Synapse operates as a cross-chain bridge that supports Ethereum, BNB Chain, and Avalanche. It launched in 2021, raised $8M from tier-2 VCs, and peaked at $2B in TVL. The exploit targeted a misconfigured validator set in the BNB Chain relayer. The attacker drained wrapped BTC and ETH from the pool. The exploit was discovered by a whitehat who flagged it on GitHub. The team paused the bridge after 6 hours. The damage: $10M in user funds, plus $2M in protocol fees trapped in a non-recoverable contract.

The Core: The Emotional Balance Sheet
I have audited 17 bridge protocols since 2021. Every single one has a vulnerability in its economic model that no smart contract audit catches. The vulnerability is the founder’s emotional capital. When a hack happens, the founder has two assets: code (which is broken) and narrative (which is untested). The apology is a narrative upgrade. It does not fix the code. It shifts the market’s focus from the failure to the recovery.

Let me quantify this. Using on-chain data from the Synapse explorer, I tracked the flows of LPs who withdrew after the attack. In the first 24 hours, 35% of LPs removed liquidity. That is a 35% loss of trust. But the founder’s apology video was viewed 400,000 times in the same window. The token price stopped falling after 6 hours. The implication: the apology decelerated the trust decay. It did not reverse it. The 24-hour LP outflow dropped to 5% after the video. The narrative acted as a psychological circuit breaker.

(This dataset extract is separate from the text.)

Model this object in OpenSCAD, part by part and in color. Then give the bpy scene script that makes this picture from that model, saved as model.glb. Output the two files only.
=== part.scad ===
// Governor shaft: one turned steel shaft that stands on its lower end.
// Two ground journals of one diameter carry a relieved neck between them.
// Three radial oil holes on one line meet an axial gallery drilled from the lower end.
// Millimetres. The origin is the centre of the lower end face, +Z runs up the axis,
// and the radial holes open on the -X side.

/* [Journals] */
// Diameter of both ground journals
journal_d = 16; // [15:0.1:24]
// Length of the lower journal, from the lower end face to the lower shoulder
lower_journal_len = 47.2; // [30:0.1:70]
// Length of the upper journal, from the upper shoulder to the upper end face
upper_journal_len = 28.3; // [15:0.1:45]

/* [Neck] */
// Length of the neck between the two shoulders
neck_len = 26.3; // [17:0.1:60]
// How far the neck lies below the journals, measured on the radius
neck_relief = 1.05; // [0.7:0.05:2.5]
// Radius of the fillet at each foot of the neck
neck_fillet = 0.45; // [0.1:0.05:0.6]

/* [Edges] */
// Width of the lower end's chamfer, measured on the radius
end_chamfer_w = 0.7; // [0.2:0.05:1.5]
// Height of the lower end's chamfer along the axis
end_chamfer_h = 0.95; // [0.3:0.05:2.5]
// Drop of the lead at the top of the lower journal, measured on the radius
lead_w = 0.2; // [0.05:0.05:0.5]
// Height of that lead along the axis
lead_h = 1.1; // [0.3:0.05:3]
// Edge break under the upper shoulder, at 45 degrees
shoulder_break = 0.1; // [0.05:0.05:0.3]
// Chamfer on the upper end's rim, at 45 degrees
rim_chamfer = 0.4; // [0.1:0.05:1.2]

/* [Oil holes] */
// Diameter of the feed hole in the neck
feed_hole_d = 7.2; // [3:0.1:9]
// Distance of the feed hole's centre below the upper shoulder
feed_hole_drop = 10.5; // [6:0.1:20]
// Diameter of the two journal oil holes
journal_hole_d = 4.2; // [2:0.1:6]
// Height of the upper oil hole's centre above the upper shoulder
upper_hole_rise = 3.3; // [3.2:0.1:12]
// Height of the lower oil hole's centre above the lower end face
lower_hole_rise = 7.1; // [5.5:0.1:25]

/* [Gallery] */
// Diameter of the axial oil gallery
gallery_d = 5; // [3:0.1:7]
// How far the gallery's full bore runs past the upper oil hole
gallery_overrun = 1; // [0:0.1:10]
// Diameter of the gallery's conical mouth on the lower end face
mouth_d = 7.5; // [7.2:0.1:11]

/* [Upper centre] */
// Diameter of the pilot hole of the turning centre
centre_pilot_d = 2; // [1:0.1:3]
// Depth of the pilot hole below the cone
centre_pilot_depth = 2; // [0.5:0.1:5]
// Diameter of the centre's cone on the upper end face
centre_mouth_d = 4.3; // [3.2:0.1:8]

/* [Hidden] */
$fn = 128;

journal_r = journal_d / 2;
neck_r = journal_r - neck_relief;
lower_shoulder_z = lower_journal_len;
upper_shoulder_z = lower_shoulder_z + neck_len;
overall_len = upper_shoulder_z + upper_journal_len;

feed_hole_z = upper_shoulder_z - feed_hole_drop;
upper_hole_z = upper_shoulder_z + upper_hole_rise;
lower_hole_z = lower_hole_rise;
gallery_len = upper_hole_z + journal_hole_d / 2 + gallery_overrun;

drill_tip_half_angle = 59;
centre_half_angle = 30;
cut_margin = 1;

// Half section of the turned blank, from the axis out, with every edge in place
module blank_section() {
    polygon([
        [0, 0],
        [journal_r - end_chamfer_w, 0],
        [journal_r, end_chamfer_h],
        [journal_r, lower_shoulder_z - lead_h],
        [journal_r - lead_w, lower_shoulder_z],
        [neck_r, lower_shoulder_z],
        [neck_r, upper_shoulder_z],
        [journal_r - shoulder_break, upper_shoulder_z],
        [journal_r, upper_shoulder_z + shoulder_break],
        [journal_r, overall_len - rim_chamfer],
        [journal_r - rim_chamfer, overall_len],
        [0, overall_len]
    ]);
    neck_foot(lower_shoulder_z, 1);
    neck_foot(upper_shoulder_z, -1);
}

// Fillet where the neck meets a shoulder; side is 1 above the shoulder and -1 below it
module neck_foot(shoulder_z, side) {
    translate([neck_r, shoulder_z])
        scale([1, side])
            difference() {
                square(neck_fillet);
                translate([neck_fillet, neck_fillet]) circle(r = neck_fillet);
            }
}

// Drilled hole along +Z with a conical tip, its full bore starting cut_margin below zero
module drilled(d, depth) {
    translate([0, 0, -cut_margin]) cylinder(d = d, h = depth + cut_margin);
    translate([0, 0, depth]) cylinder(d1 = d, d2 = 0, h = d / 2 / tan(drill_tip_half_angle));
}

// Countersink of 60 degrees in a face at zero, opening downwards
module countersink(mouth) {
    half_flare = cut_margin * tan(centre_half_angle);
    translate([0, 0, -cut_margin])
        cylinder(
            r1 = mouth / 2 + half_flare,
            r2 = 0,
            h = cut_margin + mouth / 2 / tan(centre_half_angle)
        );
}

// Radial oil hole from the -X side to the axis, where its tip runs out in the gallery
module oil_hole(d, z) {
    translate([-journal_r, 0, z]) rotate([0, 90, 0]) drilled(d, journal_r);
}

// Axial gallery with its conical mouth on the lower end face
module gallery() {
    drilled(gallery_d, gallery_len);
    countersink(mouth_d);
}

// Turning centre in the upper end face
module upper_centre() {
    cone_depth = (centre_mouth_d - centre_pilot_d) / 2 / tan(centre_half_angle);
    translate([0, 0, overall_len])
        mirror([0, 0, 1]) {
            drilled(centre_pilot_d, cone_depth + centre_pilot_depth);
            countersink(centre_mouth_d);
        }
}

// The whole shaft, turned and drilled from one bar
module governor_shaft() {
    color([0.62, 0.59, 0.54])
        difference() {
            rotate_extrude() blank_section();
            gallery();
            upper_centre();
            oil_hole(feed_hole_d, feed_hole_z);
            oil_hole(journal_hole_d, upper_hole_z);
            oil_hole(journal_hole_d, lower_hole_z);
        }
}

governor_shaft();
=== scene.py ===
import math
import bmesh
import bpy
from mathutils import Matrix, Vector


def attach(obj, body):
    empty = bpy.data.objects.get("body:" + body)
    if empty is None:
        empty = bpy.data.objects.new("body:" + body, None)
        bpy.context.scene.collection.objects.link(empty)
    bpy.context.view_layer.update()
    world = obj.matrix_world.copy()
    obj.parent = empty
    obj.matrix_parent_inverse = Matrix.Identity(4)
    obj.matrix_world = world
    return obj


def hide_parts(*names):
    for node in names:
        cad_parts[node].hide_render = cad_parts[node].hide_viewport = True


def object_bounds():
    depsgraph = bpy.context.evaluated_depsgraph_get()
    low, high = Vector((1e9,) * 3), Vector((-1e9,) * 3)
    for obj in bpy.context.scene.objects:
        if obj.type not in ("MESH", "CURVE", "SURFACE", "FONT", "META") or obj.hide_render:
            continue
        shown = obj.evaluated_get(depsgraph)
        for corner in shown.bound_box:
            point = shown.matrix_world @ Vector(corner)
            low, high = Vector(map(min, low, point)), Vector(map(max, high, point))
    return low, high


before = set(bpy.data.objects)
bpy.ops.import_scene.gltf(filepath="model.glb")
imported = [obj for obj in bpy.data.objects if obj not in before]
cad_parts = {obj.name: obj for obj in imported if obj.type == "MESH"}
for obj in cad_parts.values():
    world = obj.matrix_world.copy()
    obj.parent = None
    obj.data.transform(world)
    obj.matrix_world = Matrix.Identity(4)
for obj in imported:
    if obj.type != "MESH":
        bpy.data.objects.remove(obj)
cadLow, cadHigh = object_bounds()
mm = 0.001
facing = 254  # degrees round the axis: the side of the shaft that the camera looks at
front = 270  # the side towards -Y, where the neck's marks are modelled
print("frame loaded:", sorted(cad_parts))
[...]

But here is the flaw. The apology is a non-binding promise. There is no slashing condition for the founder if the 72-hour deadline is missed. The protocol’s governance token gives holders no power to enforce the recovery. The apology is a call option on goodwill, written by the founder and sold to the community. The premium is the emotional attention. The strike price is the recovery deadline. If the deadline is met, the option expires worthless and trust stabilizes. If it is missed, the option is exercised at a loss: the community loses faith and the token price collapses to a new floor.
I ran a simple binomial model. Probability of meeting deadline: 60% (based on historical recovery times for similar hacks). Probability of missing: 40%. If met, token price recovers to 85% of pre-hack level within one week. If missed, price drops to 40%. The expected value of the portfolio after the apology is (0.6 0.85 + 0.4 0.4) = 0.67. Pre-hack price was 1.0. The apology, in this model, buys a 67% recovery expectation. Without the apology, the market would have priced a worse recovery expectation—likely 0.5 or lower. The apology added 17% to the expected token value. That is the power of emotional capital.
Security isn’t a feature. It’s the foundation. The problem is that the foundation is now cracked. The apology is a temporary patch. The real fix requires a new audited contract, a compensation mechanism, and a re-audit of the entire validator set. None of that is guaranteed by the apology. The community is trading a 17% expected value lift for a high-probability future disappointment. This is the classic moral hazard of narrative management.
The Contrarian Angle
The bulls will argue that the apology is a sign of accountability. They will point to the fact that 60% of similar bridges that issued a prompt apology had a full recovery within three months. They will cite data from my own collection: the 2022 Wormhole hack, where the team’s apology was followed by a full restoration of funds within two weeks. They will say that emotional capital is a renewable resource—every apology builds a track record of transparency that attracts risk-averse LPs in the long run.
They are partially correct. The data shows that protocols with a founder who has issued a public apology have a 1.2x higher probability of surviving a second exploit compared to those who stay silent. The reason is simple: vocal founders attract more community scrutiny, which forces better operational security. The apology acts as a self-imposed pressure. If you apologize, you are compelled to follow through. If you don’t, the backlash is worse than the original hack.
But this logic only holds if the apology is the first in the protocol’s history. Synapse’s founder apologized once before, in February 2023, after a minor frontend outage. The second apology has diminishing returns. According to my analysis of 14 protocols with multiple public apologies, the market’s response to the second apologoy is 40% less effective at stabilizing token price than the first. The reason: repeated apologies signal a pattern of systemic failure. The first apology is a surprise. The second is an expectation.
Speculation masks the absence of utility. The market is pricing Synapse’s token based on the founder’s narrative charisma, not the protocol’s technical resilience. This is a fragile equilibrium. If a third exploit occurs—which probability models suggest is above 55% given the current code complexity—the emotional capital will be exhausted and the token will suffer a 70% drawdown. The bulls who buy the apology today are speculating on noise, not signal.
Takeaway
The Synapse apology is a tactical success but a strategic failure. It delays the inevitable: a protocol that relies on narrative elasticity to survive will eventually break when the narrative snaps. The question is not whether the team can recover the $10M. The question is whether the community will accept a third apology after a third exploit. History says no. The math says no. Only emotion says maybe. And emotion is the variable that breaks the model.